Like the SMART-R mobile C-band radars, the Mini-COW utilizes a beamwidth of 1.5 degrees while also incorporating newer and more advanced technologies.^[55] These newer technologies allow for the Mini-COW to have a lower pulsewidth range of 0.15 - 1.0 μs compared to the 0.2 - 2.0 μs of SMART-R's 1 and 2, which gives the Mini-COW an overall higher resolution at the slight cost of range.^[62] This is compensated for by the Mini-COW having a significantly higher peak transmit power of 1 MW compared to the SMART-R's 250 kW, allowing for better precipitation penetration.^[55]

COW deployment strategies

The COW's long range dual polarized radar with a narrow beamwidth of 1.05 degrees makes it ideal for targeted studies where the radar changes locations between IOPs, longer period stationary deployments, and even allows it to serve as a gap filling radar.^[57] During the PERiLS project, which was a targeted study of QLCS tornadoes that required the COW to change locations every IOP, the radar operated with a scan radius of ~90 km (180 km diameter) and paired with other mobile radars to create a broad radar array network.

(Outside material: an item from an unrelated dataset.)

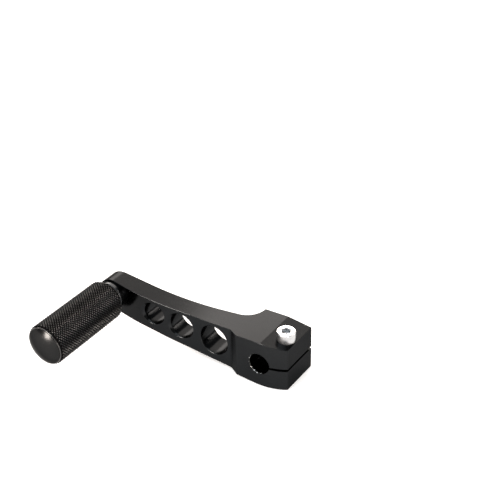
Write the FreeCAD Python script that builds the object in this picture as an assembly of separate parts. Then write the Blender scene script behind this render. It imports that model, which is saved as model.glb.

Because of their greater range and less susceptibility to attenuation, C-band radars made up the backbone of the radar network.^[67] The COW operated as the central radar, with 2 SMART-R radars being spaced 35 km from the central COW. Higher frequency X-band radars, consisting of DOW 6, DOW 7, NO-XP, MAX, and occasionally DOW 8, functioned as baseline extenders for the SMART-R radars, especially in areas with poor site suitability. The X-band radars were spaced 25 km apart from each other and the SMART-Rs.^[67] This setup, enabled by the COW, allowed for high resolution radar data across a large geographic area in a way that would previously not be possible.